Entre 2020 et 2025, Ceratizit a déjà réduit de 35 % son empreinte carbone, sur une base de 300.000 tonnes de CO₂. « La société a développé un outil de calcul certifiable ISO permettant de mesurer l’empreinte carbone de chaque produit et d’offrir à ses clients une totale transparence.
La circularité est au cœur de la stratégie : 95 % du tungstène utilisé provient désormais du recyclage, réduisant les émissions de 15 à 60 fois par rapport au minerai brut. Ceratizit propose ainsi des produits 100 % recyclés, avec une empreinte carbone 85 % plus faible que les standards du marché. »
L’entreprise investit aussi massivement dans l’énergie verte – photovoltaïque, hydrogène vert via le projet LuxHyVal – et continue de renforcer son attractivité auprès des talents et de ses clients. Pour Ceratizit, la durabilité est une opportunité économique, environnementale et humaine.
Changements de priorités
La soirée de présentation de la grande enquête s’est clôturée par une table ronde à laquelle ont participé Nancy Thomas (IMS), Frank Thomé (Ceratizit), Samuel Gillessen (Klima-Agence) et Baptiste Fosséprez (PEPITe).
D’un avis général, contrairement à certaines affirmations politiques ou médiatiques, la transition énergétique reste une priorité pour de nombreuses entreprises. Les attentes du public sont fortes, et les crises climatiques récentes renforcent la pression pour agir.

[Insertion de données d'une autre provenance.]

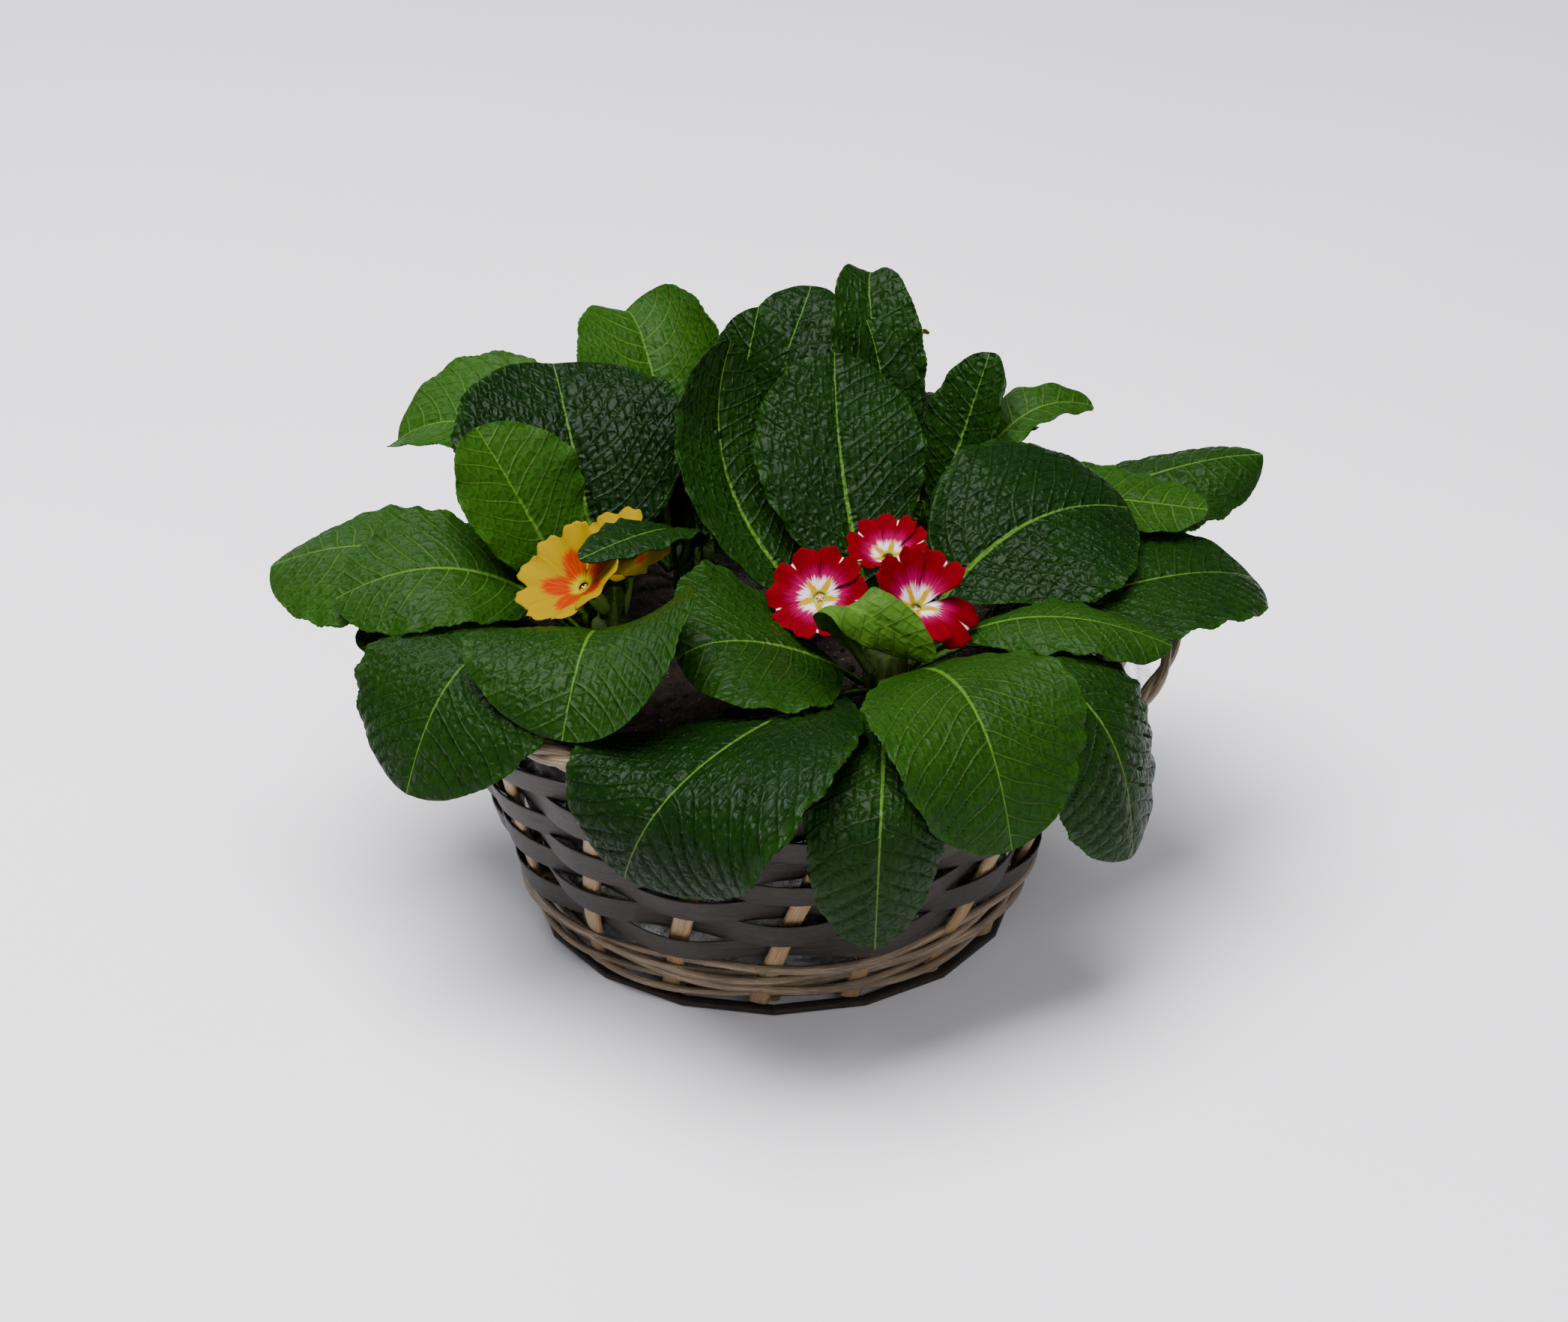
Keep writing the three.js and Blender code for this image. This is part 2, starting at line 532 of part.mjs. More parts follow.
function leafBody(leaf, stations = LEAF.stations, start = CROWN.radius + CLEARANCE) {
  const frame = leafFrame(leaf, start);
  const grid = stations.map((s, i) => {
    const { point, side, normal, ramp } = frame(s);
    const share = leafOutline(s);
    const tooth = i % 2 === 0 ? 1 : 1 - LEAF.tooth;
    const reach = LEAF.stalkHalf + (leaf.width / 2 - LEAF.stalkHalf) * share * tooth;
    const ridge = (i % 2 === 0 ? LEAF.quilt : -LEAF.quilt) * Math.min(1, share * 1.5);
    return LEAF.columns.map((a) => {
      const sign = Math.sign(a);
      const curl = radians(a < 0 ? leaf.curl[0] : leaf.curl[1]) * ramp;
      const vee = radians(leaf.vee) * ramp;
      const { across, lift } = arc(Math.abs(a) * reach, reach, vee, curl);
      const wave = leaf.wave * share * a * a * Math.sin(4 * Math.PI * s + sign);
      const rise = lift + wave + (Math.abs(a) === 0.5 ? ridge : 0);
      const angle = vee + curl * Math.abs(a);
      const p = point.clone().addScaledVector(side, sign * across).addScaledVector(normal, rise);
      const n = normal.clone().multiplyScalar(Math.cos(angle));
      n.addScaledVector(side, -sign * Math.sin(angle));
      const thickness = LEAF.edge + LEAF.rib * (1 - Math.abs(a)) * (1 - 0.7 * s);
      return { point: p, normal: n, thickness };
    });
  });
  return blade(grid);
}

// The frame of a bloom: the eye of its face, its axis and two directions in the face
function bloomFrame(bloom) {
  const eye = new THREE.Vector3(...bloom.eye);
  const [turn, tilt] = [radians(bloom.turn), radians(bloom.tilt)];
  const axis = polar(turn, Math.sin(tilt), Math.cos(tilt));
  const right = new THREE.Vector3(Math.cos(turn), Math.sin(turn), 0);
  return { eye, axis, right, top: new THREE.Vector3().crossVectors(axis, right) };
}

// A ring round a bloom's axis: for each of its points, the radius and the height along the axis
function ringOn(bloom, sides, at) {
  const { eye, axis, right, top } = bloomFrame(bloom);
  return Array.from({ length: sides }, (_, i) => {
    const angle = (2 * Math.PI * i) / sides + radians(bloom.spin);
    const [radius, height] = at(i);
    const point = eye.clone().addScaledVector(axis, height);
    point.addScaledVector(right, radius * Math.sin(angle));
    return point.addScaledVector(top, radius * Math.cos(angle));
  });
}

// The corolla, a narrow tube that opens into five notched lobes: four points of each ring make
// one lobe, its notch, shoulder, valley and shoulder
function corolla(bloom) {
  const edge = [COROLLA.notch, 1, COROLLA.valley, 1];
  const face = (share, drop) => ringOn(bloom, COROLLA.sides, (i) => {
    const far = share < 1 ? 1 : edge[i % 4];
    const reach = COROLLA.throat + (bloom.radius - COROLLA.throat) * share * far;
    const number = Math.floor(((i + 2) % COROLLA.sides) / 4);
    const rise = radians(bloom.cup - bloom.droop[number] * share);
    const step = COROLLA.overlap * share * [0, 1, 0, -1][i % 4];
    return [reach * Math.cos(rise), reach * Math.sin(rise) + step - drop];
  });
  const round = (radius, height) => ringOn(bloom, COROLLA.sides, () => [radius, height]);
  return loft([
    round(COROLLA.tube * 0.8, -COROLLA.length),
    round(COROLLA.tube, -3),
    face(0.5, COROLLA.thickness),
    face(1, COROLLA.thickness),
    face(1, 0),
    face(0.5, 0),
    round(COROLLA.throat * 0.7, -0.4),
  ]);
}

// A stalk from the crown's top to the bloom, with the toothed calyx round the bloom's tube
function bloomStalk(bloom) {
  const { eye, axis } = bloomFrame(bloom);
  const [cx, cy] = CROWNS[bloom.plant];
  const middle = new THREE.Vector3(...bloom.stalk);
  const lean = new THREE.Vector3(middle.x - cx, middle.y - cy, 0).setLength(STALK.offset);
  const foot = lean.add(new THREE.Vector3(cx, cy, CROWN.level + CROWN.rise - STALK.sunk));
  const floor = -COROLLA.length - CLEARANCE;
  const end = eye.clone().addScaledVector(axis, floor - 1);
  const stalk = rod([foot, middle, end], STALK.radius, STALK.sides);
  const lip = floor + CALYX.length;
  const tooth = (i) => lip + (i % 2 === 0 ? 0 : -CALYX.tooth);
  const inner = COROLLA.tube + CLEARANCE + CALYX.lip;
  const cup = (radius, height) => ringOn(bloom, CALYX.sides, () => [radius, height]);
  const calyx = loft([
    cup(CALYX.foot, floor - 2),
    cup(CALYX.radius, floor + 4),
    ringOn(bloom, CALYX.sides, (i) => [CALYX.radius - CALYX.lip, tooth(i)]),
    ringOn(bloom, CALYX.sides, (i) => [inner, tooth(i)]),
    cup(inner, floor),
  ]);
  return [stalk, calyx];
}

function crown(plant) {
  const [x, y] = CROWNS[plant];
  const [low, high] = [CROWN.level - CROWN.depth, CROWN.level + CROWN.rise];
  const profile = [[0, low], [CROWN.radius - 1.5, low], [CROWN.radius, CROWN.level - 5],
    [CROWN.radius, high - 2], [CROWN.radius - CROWN.shoulder, high], [0, high]];
  const pieces = [turned(profile, CROWN.sides).rotateZ(radians(CROWN.turn)).translate(x, y, 0)];
  for (const [turn, reach, rise, width] of HEART_LEAVES) {
    const heart = {
      plant,
      turn,
      tier: CROWN.rise - 2,
      mid: [reach * 0.7, high + rise * 0.5, 0],
      tip: [reach, high + rise, 0],
      width,
      roll: 0,
      vee: 10,
      curl: [20, 20],
      wave: 0,
    };
    pieces.push(leafBody(heart, [0, 0.35, 0.7, 0.97], HEART_START));
  }
  for (const bloom of BLOOMS) {
    if (bloom.plant === plant) pieces.push(...bloomStalk(bloom));
  }
  return join(pieces);
}

const part = new THREE.Group();
function add(name, geometry, look) {
  const mesh = new THREE.Mesh(geometry, look);
  mesh.name = name;
  part.add(mesh);
}

add("basket_frame", basketFrame(), material(COLOURS.stake, 0.7));
add("basket_foot", footRing(), material(COLOURS.chip, 0.6));
add("basket_chip_weave", chipWeave(), material(COLOURS.chip, 0.55));
add("basket_rod_weave", rodWeave(), material(COLOURS.willow, 0.65));
add("basket_rim", rim(), material(COLOURS.willow, 0.65));
add("basket_ear_right", ear(EARS.right), material(COLOURS.willow, 0.65));
add("basket_ear_left", ear(EARS.left), material(COLOURS.willow, 0.65));
add("liner", liner(), material(COLOURS.film, 0.2));
add("soil", soil(), material(COLOURS.soil, 0.95));
for (const plant of Object.keys(CROWNS)) {
  add(`crown_${plant}`, crown(plant), material(COLOURS.young, 0.5));
}
for (const leaf of LEAVES) {
  add(`leaf_${leaf.name}`, leafBody(leaf), material(COLOURS.leaf, 0.5));
}
for (const bloom of BLOOMS) {
  add(`bloom_${bloom.name}`, corolla(bloom), material(COLOURS[bloom.colour], 0.6));
}

export default part;
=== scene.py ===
# %% [markdown]
# # Potted primroses in a willow basket
# The real object is a round basket, woven from dark flat strips and pale round rods on seventeen
# stakes. A clear plastic liner holds the soil, and four primrose plants fill it: a yellow one and
# a crimson one in front, two leafy ones behind. Their broad, quilted leaves hide most of the rim.
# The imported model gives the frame: every piece below is built over one of its solids, in metres,
# with the origin at the centre of the basket's underside and the front facing -Y. All the sizes
# of the plant and the basket are written in millimetres and turned into metres in one place.

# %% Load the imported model
import math

import bpy
import numpy as np
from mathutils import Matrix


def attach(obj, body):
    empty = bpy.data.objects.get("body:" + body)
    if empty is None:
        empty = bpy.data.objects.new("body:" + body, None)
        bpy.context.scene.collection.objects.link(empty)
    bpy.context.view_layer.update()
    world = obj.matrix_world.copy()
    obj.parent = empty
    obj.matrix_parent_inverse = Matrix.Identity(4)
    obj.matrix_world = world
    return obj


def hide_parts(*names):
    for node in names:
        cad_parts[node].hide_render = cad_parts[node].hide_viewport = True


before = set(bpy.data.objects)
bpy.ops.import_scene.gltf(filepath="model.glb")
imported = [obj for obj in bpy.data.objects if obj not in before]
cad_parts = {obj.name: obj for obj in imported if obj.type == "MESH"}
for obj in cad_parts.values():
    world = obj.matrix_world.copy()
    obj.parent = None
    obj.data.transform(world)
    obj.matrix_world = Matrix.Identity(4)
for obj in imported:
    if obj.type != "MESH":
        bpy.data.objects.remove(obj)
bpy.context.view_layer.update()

MM = 0.001
print("packed nodes:", len(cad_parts))

# %% [markdown]
# ## Camera
# The photograph looks down at the basket by 29 degrees from a little over a metre away, with a
# long lens. The place of the camera was worked out from the ellipses of the basket's rim and foot.

# %% Camera
LENS = 75.84
CAMERA_PLACE = (0.00362, -1.12096, 0.72108)
CAMERA_TILT = 61

camera_data = bpy.data.cameras.new("photo_camera")
camera_data.lens = LENS
camera_data.sensor_width = 36
camera_data.clip_end = 20
camera = bpy.data.objects.new("photo_camera", camera_data)
camera.location = CAMERA_PLACE
camera.rotation_euler = (math.radians(CAMERA_TILT), 0, 0)
bpy.context.collection.objects.link(camera)
bpy.context.scene.camera = camera
print("camera lens", camera_data.lens, "mm")

# %% [markdown]
# ## Helpers for node trees
# Both shaders and Geometry Nodes are trees of nodes. A small class wraps a tree, so that one call
# adds a node, sets its values and wires its inputs. A function makes a node group with named
# sockets, so that an effect is built once and used by several materials with their own values.


# %% Node helpers
class Tree:
    """A node tree, with short ways to add a node to it and get what the node puts out."""

    def __init__(self, data):
        self.data = data

    def link(self, output, socket):
        self.data.links.new(output, socket)

    def feed(self, node, feeds):
        """Wires or sets a node's inputs, by name or number, each with an output socket or a value."""
        for key, value in (feeds or {}).items():
            if isinstance(value, bpy.types.NodeSocket):
                self.link(value, node.inputs[key])
            else:
                node.inputs[key].default_value = value
        return node

    def put(self, kind, feeds=None, **settings):
        made = self.data.nodes.new(kind)
        for key, value in settings.items():
            setattr(made, key, value)
        return self.feed(made, feeds)

    def use(self, group, feeds=None):
        """Places a node group and gives back its outputs."""
        return self.feed(self.put("ShaderNodeGroup", node_tree=group.data), feeds).outputs

    def maths(self, operation, a, b=0.0):
        return self.put("ShaderNodeMath", {0: a, 1: b}, operation=operation).outputs[0]

    def plus(self, a, b):
        return self.maths("ADD", a, b)

    def less(self, a, b):
        return self.maths("SUBTRACT", a, b)

    def times(self, a, b):
        return self.maths("MULTIPLY", a, b)

    def size(self, value):
        return self.maths("ABSOLUTE", value)

    def ramp(self, value, low, high, to_low=0.0, to_high=1.0):
        """A soft step from to_low to to_high as value goes from low to high."""
        feeds = {"Value": value, "From Min": low, "From Max": high, "To Min": to_low, "To Max": to_high}
        return self.put("ShaderNodeMapRange", feeds, interpolation_type="SMOOTHSTEP").outputs[0]

    def blend(self, share, first, second):
        """The first colour, turning into the second as share goes from 0 to 1."""
        colours = [(*value, 1) if isinstance(value, tuple) else value for value in (first, second)]
        feeds = {0: share, 6: colours[0], 7: colours[1]}
        return self.put("ShaderNodeMix", feeds, data_type="RGBA").outputs[2]

    def split(self, vector):
        return self.put("ShaderNodeSeparateXYZ", {0: vector}).outputs

    def joined(self, x, y, z=0.0):
        return self.put("ShaderNodeCombineXYZ", {0: x, 1: y, 2: z}).outputs[0]

    def noise(self, vector, scale, detail=3.0, rough=0.5):
        feeds = {"Vector": vector, "Scale": scale, "Detail": detail, "Roughness": rough}
        return self.put("ShaderNodeTexNoise", feeds).outputs[0]

    def attribute(self, name, output="Vector"):
        return self.put("ShaderNodeAttribute", attribute_name=name).outputs[output]

    def place(self):
        """Where a point lies on the object, in metres."""
        return self.put("ShaderNodeTexCoord").outputs["Object"]

    def dress(self, shader, colour, roughness=None):
        self.link(colour, shader.inputs["Base Color"])
        if roughness is not None:
            self.link(roughness, shader.inputs["Roughness"])

    def relief(self, shader, height, distance, strength=1.0):
        feeds = {"Height": height, "Distance": distance, "Strength": strength}
        self.link(self.put("ShaderNodeBump", feeds).outputs[0], shader.inputs["Normal"])

    def give(self, taken, results):
        """Wires the named results of a group to its output node."""
        for label, value in results.items():
            self.link(value, taken.inputs[label])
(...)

Au Luxembourg, des ateliers menés par le ministère de l’Environnement ont réuni des dizaines d’entreprises, confirmant une réelle mobilisation. Si la transition passe parfois au second plan derrière la compétitivité, elle demeure essentielle pour renforcer la résilience, notamment face à l’instabilité des prix de l’énergie depuis la guerre en Ukraine. Pour les industriels, la variabilité des coûts représente un risque majeur pouvant menacer leur survie.
Les approches divergent selon les régions : ralentissement aux États-Unis pour des raisons politiques, mais accélération en Chine grâce à des investissements massifs dans les renouvelables. Partout, l’argument économique supplante désormais le discours culpabilisant : la transition s’impose quand elle améliore la rentabilité et la compétitivité. L’intelligence artificielle joue ici un rôle, capable d’optimiser les procédés industriels et de générer des gains énergétiques significatifs.
Enfin, la RSE devient un levier stratégique d’attractivité, notamment pour les jeunes générations, et un facteur de différenciation durable pour les entreprises.